*Data excerpt*
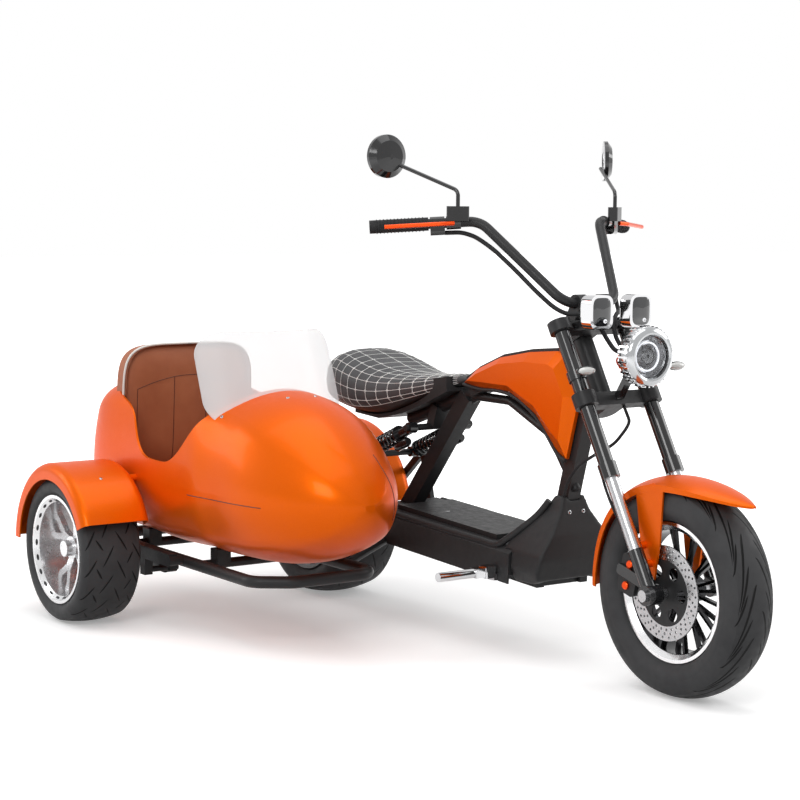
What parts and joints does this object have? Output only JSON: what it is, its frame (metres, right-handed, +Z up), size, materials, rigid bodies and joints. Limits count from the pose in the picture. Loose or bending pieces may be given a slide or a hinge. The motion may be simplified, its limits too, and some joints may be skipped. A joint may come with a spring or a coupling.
{
  "type": "electric scooter with sidecar",
  "caption": "Low electric scooter with long fork, swept handlebar and stitched saddle, joined to a rounded sidecar tub with seat, clear screen and its own wheel.",
  "frame": {"origin": "on the floor under the middle of the overall box", "axes": "+X forwards, +Y to the rider's left, +Z up; the sidecar is on the right"},
  "size_m": [2.1247, 1.3314, 1.3179],
  "materials": {
    "orange_paint": "glossy metallic",
    "black_frame": "satin powder coat",
    "gloss_black": "gloss",
    "dark_plastic": "moulded satin",
    "steel": "brushed",
    "chrome": "mirror",
    "cast_black": "painted",
    "cast_dark": "cast, chromed lip",
    "polished_alloy": "polished",
    "tyre": "matt",
    "grip_rubber": "matt",
    "orange_anodised": "anodised",
    "saddle_leather": "satin, white stitching",
    "brown_leather": "satin",
    "clear_screen": "clear acrylic",
    "lamp_glass": "clear",
    "red_lens": "clear red",
    "battery_case": "smooth"
  },
  "bodies": {
    "front_wheel": {"front_tyre": "tyre", "front_rim": "cast_dark", "front_disc": "steel"},
    "rear_wheel": {"rear_tyre": "tyre", "rear_rim": "cast_black"},
    "sidecar_wheel": {"sidecar_tyre": "tyre", "sidecar_rim": "polished_alloy"},
    "steering": {"fork_tubes": "gloss_black", "fork_stanchions": "steel", "front_axle": "steel", "lower_clamp": "black_frame", "top_clamp": "black_frame", "front_caliper": "black_frame", "fork_lower_legs": "black_frame", "handlebar": "black_frame", "grips": "grip_rubber", "switch_housings": "gloss_black", "brake_masters": "gloss_black", "brake_levers": "orange_anodised", "mirrors": "gloss_black", "headlight_lens": "lamp_glass", "headlight_shell": "chrome", "lamp_pods": "chrome", "turn_signals": "lamp_glass", "front_fender": "orange_paint", "hoses": "grip_rubber"},
    "root": {"battery": "battery_case", "front_cover": "dark_plastic", "saddle": "saddle_leather", "side_panels": "orange_paint", "spine_cover": "dark_plastic", "rear_fender": "orange_paint", "tail_light": "red_lens", "swing_arm": "black_frame", "rear_axle": "steel", "rear_shocks": "black_frame", "main_frame": "black_frame", "saddle_pan": "dark_plastic", "foot_pegs": "steel", "sidecar_tub": "orange_paint", "sidecar_chassis": "black_frame", "deck_box": "dark_plastic", "sidecar_arm": "black_frame", "sidecar_shock": "black_frame", "sidecar_seat_base": "brown_leather", "sidecar_seat_back": "brown_leather", "windscreen": "clear_screen", "sidecar_fender": "orange_paint", "steering_loom": "grip_rubber"},
    "battery_lid": {"battery_lid": "dark_plastic"}
  },
  "joints": [
    {"name": "steering", "type": "hinge", "parent": "root", "child": "steering", "pos_m": [0.46857, 0.24127, 0.74402], "axis": [-0.5, 0, 0.866], "range_deg": [-35, 35]},
    {"name": "front_wheel_spin", "type": "hinge", "parent": "steering", "child": "front_wheel", "pos_m": [0.81037, 0.24127, 0.252], "axis": [0, 1, 0], "continuous": true},
    {"name": "rear_wheel_spin", "type": "hinge", "parent": "root", "child": "rear_wheel", "pos_m": [-0.71962, 0.24127, 0.24], "axis": [0, 1, 0], "continuous": true},
    {"name": "sidecar_wheel_spin", "type": "hinge", "parent": "root", "child": "sidecar_wheel", "pos_m": [-0.71962, -0.56573, 0.202], "axis": [0, 1, 0], "continuous": true},
    {"name": "lid_hinge", "type": "hinge", "parent": "root", "child": "battery_lid", "pos_m": [-0.33029, 0.33677, 0.3214], "axis": [-0.999, 0, 0.0454], "range_deg": [0, 80]}
  ]
}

*Task requirements*
Extract each line of the material exactly as it stands.

*Result*
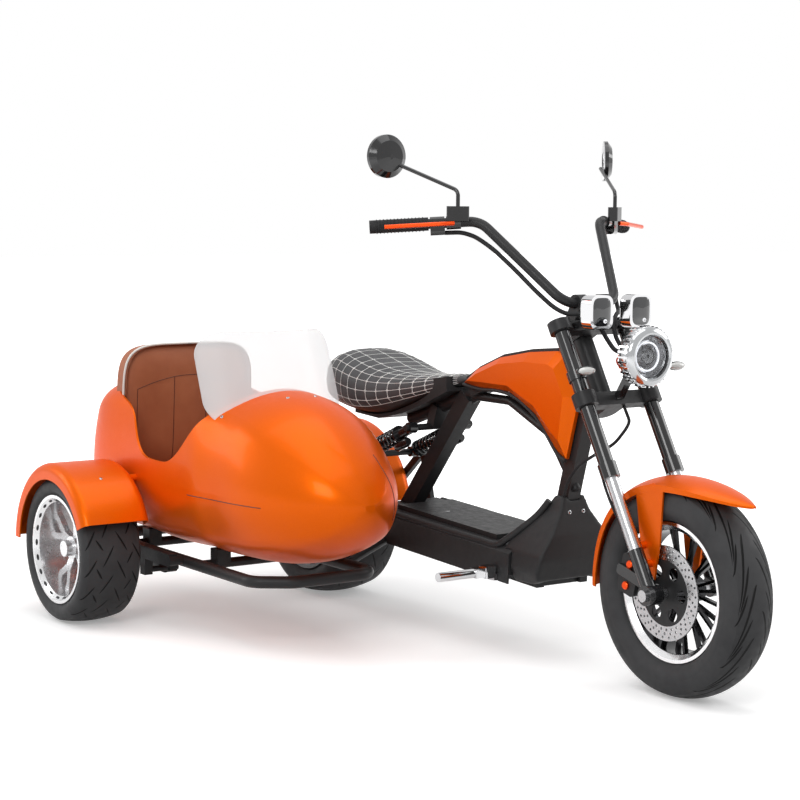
What parts and joints does this object have? Output only JSON: what it is, its frame (metres, right-handed, +Z up), size, materials, rigid bodies and joints. Limits count from the pose in the picture. Loose or bending pieces may be given a slide or a hinge. The motion may be simplified, its limits too, and some joints may be skipped. A joint may come with a spring or a coupling.
{
  "type": "electric scooter with sidecar",
  "caption": "Low electric scooter with long fork, swept handlebar and stitched saddle, joined to a rounded sidecar tub with seat, clear screen and its own wheel.",
  "frame": {"origin": "on the floor under the middle of the overall box", "axes": "+X forwards, +Y to the rider's left, +Z up; the sidecar is on the right"},
  "size_m": [2.1247, 1.3314, 1.3179],
  "materials": {
    "orange_paint": "glossy metallic",
    "black_frame": "satin powder coat",
    "gloss_black": "gloss",
    "dark_plastic": "moulded satin",
    "steel": "brushed",
    "chrome": "mirror",
    "cast_black": "painted",
    "cast_dark": "cast, chromed lip",
    "polished_alloy": "polished",
    "tyre": "matt",
    "grip_rubber": "matt",
    "orange_anodised": "anodised",
    "saddle_leather": "satin, white stitching",
    "brown_leather": "satin",
    "clear_screen": "clear acrylic",
    "lamp_glass": "clear",
    "red_lens": "clear red",
    "battery_case": "smooth"
  },
  "bodies": {
    "front_wheel": {"front_tyre": "tyre", "front_rim": "cast_dark", "front_disc": "steel"},
    "rear_wheel": {"rear_tyre": "tyre", "rear_rim": "cast_black"},
    "sidecar_wheel": {"sidecar_tyre": "tyre", "sidecar_rim": "polished_alloy"},
    "steering": {"fork_tubes": "gloss_black", "fork_stanchions": "steel", "front_axle": "steel", "lower_clamp": "black_frame", "top_clamp": "black_frame", "front_caliper": "black_frame", "fork_lower_legs": "black_frame", "handlebar": "black_frame", "grips": "grip_rubber", "switch_housings": "gloss_black", "brake_masters": "gloss_black", "brake_levers": "orange_anodised", "mirrors": "gloss_black", "headlight_lens": "lamp_glass", "headlight_shell": "chrome", "lamp_pods": "chrome", "turn_signals": "lamp_glass", "front_fender": "orange_paint", "hoses": "grip_rubber"},
    "root": {"battery": "battery_case", "front_cover": "dark_plastic", "saddle": "saddle_leather", "side_panels": "orange_paint", "spine_cover": "dark_plastic", "rear_fender": "orange_paint", "tail_light": "red_lens", "swing_arm": "black_frame", "rear_axle": "steel", "rear_shocks": "black_frame", "main_frame": "black_frame", "saddle_pan": "dark_plastic", "foot_pegs": "steel", "sidecar_tub": "orange_paint", "sidecar_chassis": "black_frame", "deck_box": "dark_plastic", "sidecar_arm": "black_frame", "sidecar_shock": "black_frame", "sidecar_seat_base": "brown_leather", "sidecar_seat_back": "brown_leather", "windscreen": "clear_screen", "sidecar_fender": "orange_paint", "steering_loom": "grip_rubber"},
    "battery_lid": {"battery_lid": "dark_plastic"}
  },
  "joints": [
    {"name": "steering", "type": "hinge", "parent": "root", "child": "steering", "pos_m": [0.46857, 0.24127, 0.74402], "axis": [-0.5, 0, 0.866], "range_deg": [-35, 35]},
    {"name": "front_wheel_spin", "type": "hinge", "parent": "steering", "child": "front_wheel", "pos_m": [0.81037, 0.24127, 0.252], "axis": [0, 1, 0], "continuous": true},
    {"name": "rear_wheel_spin", "type": "hinge", "parent": "root", "child": "rear_wheel", "pos_m": [-0.71962, 0.24127, 0.24], "axis": [0, 1, 0], "continuous": true},
    {"name": "sidecar_wheel_spin", "type": "hinge", "parent": "root", "child": "sidecar_wheel", "pos_m": [-0.71962, -0.56573, 0.202], "axis": [0, 1, 0], "continuous": true},
    {"name": "lid_hinge", "type": "hinge", "parent": "root", "child": "battery_lid", "pos_m": [-0.33029, 0.33677, 0.3214], "axis": [-0.999, 0, 0.0454], "range_deg": [0, 80]}
  ]
}